Rae also wears the smear of “fiscal profligacy” for his time as Premier. Ontario’s deficit was about $3 billion in 1990/91, around the time that the Rae government came to power. The next year it swelled to just under $11 billion, then hit $12.4 billion in 1992/93 before starting its decline to $11.2 billion in 1993/94, and $10.1 billion in 1994/95. From there it declined steadily up to budget balance in 1999/00, but would have happened much sooner were it not for the Harris tax cuts after 1995.
These deficits, of course, have to be stacked against the economic circumstances of the day. In 1991, real GDP fell by 3.9%, and then grew by about 1% each of the next two years before gaining some strength in 1994. By then the damage was done and the NDP’s days were numbered. Even then, the economy was characterized by “jobless growth” and really did not start firing on all cylinders until 1997.
Ontario’s deficits, while met with such hostility from corporate Ontario, actually made the recession less painful for Ontarians than it would otherwise have been. The deficit was 3.9% of GDP in 1991/92, and 4.3% in 1992/93, before falling to 3.8% in 1993/94 and 3.2% in 1994/95. Just imagine how bad it would have been were those each balanced budgets. And once Ontario’s economy turned around, deficits shrank rather quickly.
On top of the provincial deficit, the feds ran large deficits in this period, as they should have. Those federal deficits were between $30-40 billion range for the early 1990s, around 5% of GDP. So the total stimulus in Ontario, federally and provincially, was 8-9% of GDP. That was a bad recession; this one looming could be worse. And the single most foolish policy governments could make looking forward is trying to balance the budget by cutting back on spending.
Are we heading towards a recession?
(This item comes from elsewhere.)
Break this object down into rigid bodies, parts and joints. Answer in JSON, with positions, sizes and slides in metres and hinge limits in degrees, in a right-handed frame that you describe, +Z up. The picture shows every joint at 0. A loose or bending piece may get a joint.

Well it totally depends on how governments react. I think all parties should endorse balanced budgets in the election campaign.
I hate to be the rain on the parade, but I think the whole deficit hang up will soon be a moot point.
There is an economic storm coming that will be unprecedented.
Not only do we have the signal biggest financial crisis in many decades to the south that is threaded through a web of global fraud, we now have a commdity bubble collapse right here in our own yard.
Oil has crashed, and so too are a majority of other commodities. I wonder what fraudulent leveraged financial vehicles that our own banks have wrapped up within those perceived assets.
(Can you imagine that we have let the markets and speculators jerk our dollar around in a fashion that it mainly served as a bubble speculation rather than a currency. It has only cost us a vacuuming up of our productive assets within a good portion of the manufacturing sector.
Yet sit down and discuss that with a neo-con and they will religiously defend the actions of these markets. How is that in any state of insanity rational? )
Yet Mr. Harper somehow dodged the whole fiasco with timing. )
We need to wake the hell up and start acting. As far as I am concerned we are in a recession and it is about to get much much worse.
We need to move from talking about deficits to start suggesting some programs that would be worthwhile spending some good amounts of public money on.
As we stated many times a good start is EI reform. It is simple enough. The US is in he midst of EI reform so why can’t we?
Of course we had a huge surge in part-time jobs last month?????????????????
Of course I cannot say anything about any economic data put out by statscan on this blog as I have been informed by my employer I could be fired for it, and have been threatened twice now, with no evidence to back up those threats. Nice how a large institution of employees can sit back with such abandon and hurl threats ad nausea, with no accountability, I wonder many times what democracy really means.
(I do apologize for the lack of statistics in my posts but as you can see my right to free speech has been taken from me.)
You might want to check out other posts that actually have the right to free speech.
Paul
Paul said of his employer:
“I wonder many times what democracy really means”
Um, nothing in the context of a job.
how far is your employer allowed to intrude on your right to be a citizen, is what I am referring to. I am an economist, so why can I not make statements about the economics situation without having to worry about what my employer has to state.
This to me is a real issue that needs to be addressed for civil servants.
I have consulted my “union” and they the Canadian Association for Professional Employees is about as in bed with the mplyer as you could possibly get for a union. Not only have they refused to grieve this decision by my employer, my union has now threatened me with legal action if I went public being critical of them with regard to my case.
So I guess I am left in a space where I must just shut the phrack up and speak ever so nicely of economic data.
So wonderfully bubbly and squeaky cleaned. Information surrounding us with its brevity and hammers. Pounding into our head the definition of what is never real.
Just a construct so pointed and undemocratic.
Defining for the imagination of how value goes
A fine art dressed up in the armour of objectiveness and fashion.
Revealing only where the winds blows.
Left undefined are that which cannot and that which they do not want to hear.
A number has definition throughout the universe
Yes you are counted and included in the equation.
Only blunted and muted and rearranged in a nice fitting row. Officially, formally, the bottom defined from above, meaning so incisively ground off. The sharp edges gone,
the reality habours in the shadows lurking hiding with the bold.
a 10 minute poetic rant for those economic poets out there.
Some comic relief for a change, given the election blahs.
Paul said:
“how far is your employer allowed to intrude on your right to be a citizen, is what I am referring to.”
As far as your employer feels is necessary by his/her definition. The kinds of disruptiveness that comes of exercising one’s rights as a citizen, even in the pale democracy we have, can be seen by any employer as disrupting the “smooth flow” of business/productivity/exploitation. Can’t have that.